For more information about artifacts, see Asset artifacts.
Descriptive metadata helps people find assets when they search with keywords, use filters to narrow search results, browse categories of assets, or discover other assets through relationships and dependencies.
A large asset might include all of the elements of a business requirement, such as its use cases, design models, components, component specifications, test cases, test drivers, and test data. A small asset might contain information about a specific problem, such as test cases for an implementation.
By reusing assets, a company can avoid the costs of producing redundant assets in different branches. For example, one branch of a large company develops an implementation for a help window in a web-based application. A second branch of the company also needs a help window. Instead of developing their own implementation, developers within the second branch search for an asset that fits their requirements. They find the pre-existing asset implementation for a help window, download it, and modify it to suit their particular context.
Review processes, or lifecycles, ensure that an asset is complete, accurate, and optimized for reuse over time. Users or user groups can review assets according to their specific area of expertise.
Assets in lifecycles always have a state, such as Draft or Approved. Repository administrators create master lifecycles, which can be extended by community administrators, to manage what happens in different states, the transitions between states, and which users can view and modify an asset in a particular state. For more information about review processes and lifecycles, see Asset review and governance.

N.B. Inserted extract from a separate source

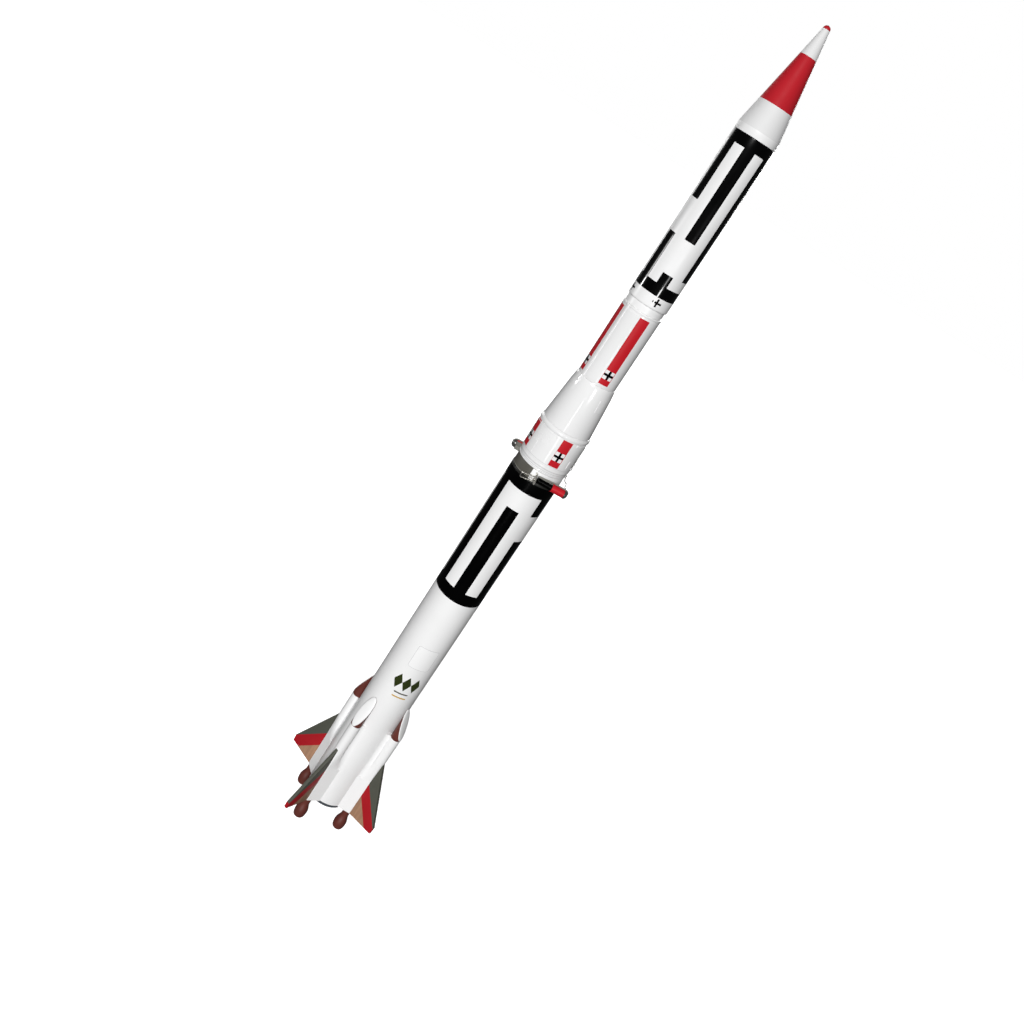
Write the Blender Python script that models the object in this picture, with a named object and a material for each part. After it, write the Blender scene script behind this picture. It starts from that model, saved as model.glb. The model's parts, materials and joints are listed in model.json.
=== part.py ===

By governing assets, a company can control who can access, view, or modify an asset. A company can control how users modify assets and can require that users include specific metadata or artifacts with an asset. For example, a tester must download an asset for testing purposes. However, a developer also must download the asset and change it. With asset governance, the tester and developer can interact with the repository in different ways according to task requirements. The two major components of asset governance in Rational Asset Manager are communities and roles and permissions.